Fortuitously, I ended up with a lecture timetable that involved lectures only three days a week; this meant that I was more willing to do things in the evening, and more enthusiastically, which I really enjoyed. Two Fire Troupe sessions a week, Churchill College Dance Club once a week (when it didn’t clash with Troupe) and Pav (bien sûr) were the most regular activities I partook in. More occasional excursions included Salsa, going to see Nizlopi in London (with Jon and Kat, much to my delight) and the usual excursions to the Rainbow Cafe and, right at the end of term, a John’s formal for a birthday. My last 48 hours Cambridge were, for an alarmingly coincidental combination of reasons, a bit of a downer, but did little to take the sheen of what has been a marvelous term overall.

Of course, it wasn’t all fun and games. Work was pretty relentless throughout term, thought I managed to keep on top of it until the very end where – ironically – the Scholar’s feast meant that I didn’t get all my supervision work done for my final set of supervisions crammed into the last two weekdays I was in Cambridge. PhD applications are well under way, too – the forms for which are a challenge in themselves to fill in, with contradicting, misleading and generally unhelpful instructions. Still, at least everyone has to fill in the same forms.

The ‘winterval’ has arrived, bringing with it even less relaxation that usual. Part III has exams throughout the year so, five weeks today, I’ll have had my first exam of the year. The January exams make up a full third of the year’s mark, so I have to take them – unfortunately – pretty seriously, and do revision appropriately over the coming weeks. I’ve also got to get something tangible out for my Part III project whilst not going completely nutty. There are a few fun things planned for the holiday – notably an Evans Challenge Football match – and I am looking forward to them, but they are unfortunately going to have to be the exception rather than the rule this holiday, I fear.

I note, unfortunately that I’ve still not regained the passion I used to have for photography. I was understandably burned out after my Project365, but I was rather hoping to have regained it by now. I believe that part of it is due to my new camera which I received through the insurance company after I broke my old one. The new one is the technical equal or superior of the old one in every respect., bar one. That respect is that it makes a godawful fake shutter noise every time it is used. It’s a pet peeve that I have with technology these days and, unfortunately, it seems to be becoming more prevalent. It’s a lovely camera in every other respect, and it really deserves to be used more. A more gentle photography New Years’ resolution, perhaps, than my 2007 one?

LHC

Unless you’ve been living under a rock the last few weeks, you know that yesterday the Large Hadron Collider went online, much to the joy of physicists everywhere. It will clear up a bunch of questions about the Standard Model and, more happily for me, it might confirm the theoretical existence of skittens. It also will not bring about the end of the world, regardless of what some people think, when it starts colliding protons and ramping up the energy in about a month and continuing to do so over the course of a few years. Theoretically, I wouldn’t mind a great deal about people scaremongering, but if it has real consequences then you do have to start thinking carefully about what you’re reporting.

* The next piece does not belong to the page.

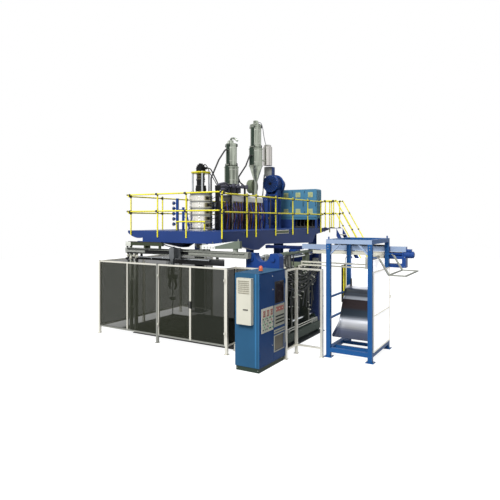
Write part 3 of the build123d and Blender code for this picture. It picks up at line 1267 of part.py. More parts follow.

Saying that, of course, there do seem to be some suspicious characters hanging around the LHC – posted after the jump…

(more…)

My heroes

It seems like it’s a bad time to be a fan of anything I like. In quick succession we’ve had Nizlopi announce they’re not touring next year, one of the Barenaked Ladies get busted for drugs, another narrowly escape death and now Jasper Fforde, quite possibly my all time favourite author, is going to have to watch ‘Lost in Austen‘.

I’m not saying that it’s been directly lifted with the names changed, but it bears an astonishing resemblance to the Thursday Next series. In this new TV drama, a woman who lives for reading finds herself inside ‘Pride and Prejudice’, where she ends up accidentally changing the story. In the first of the Thursday Next books, Thursday finds herself inside ‘Jane Eyre’ chasing a villain, and ends up changing the story. I intend to watch it just so that I can see how many similarities there are for myself, but as Phil has pointed out, in the future there will be people who pick up ‘The Eyre Affair’ and think how much of a resemblance it bears to Lost in Austen – which is perhaps the worst aspect of it all.

On a lighter note, work has continued on our ongoing Dalek Project over the last four days, and we’ve made a lot of progress by virtue of spending all our time at Ben’s. There was a small incident with an accidental wheelie, and putting 24V through a 12V relay, but nothing that can’t be repaired. It’s really coming along well (and now has an eye stalk – which it didn’t when those photos were taken). It’s not going to have some features real Daleks have, but equally it will have some features that real Daleks don’t – and by virtue of those features, will be excellent.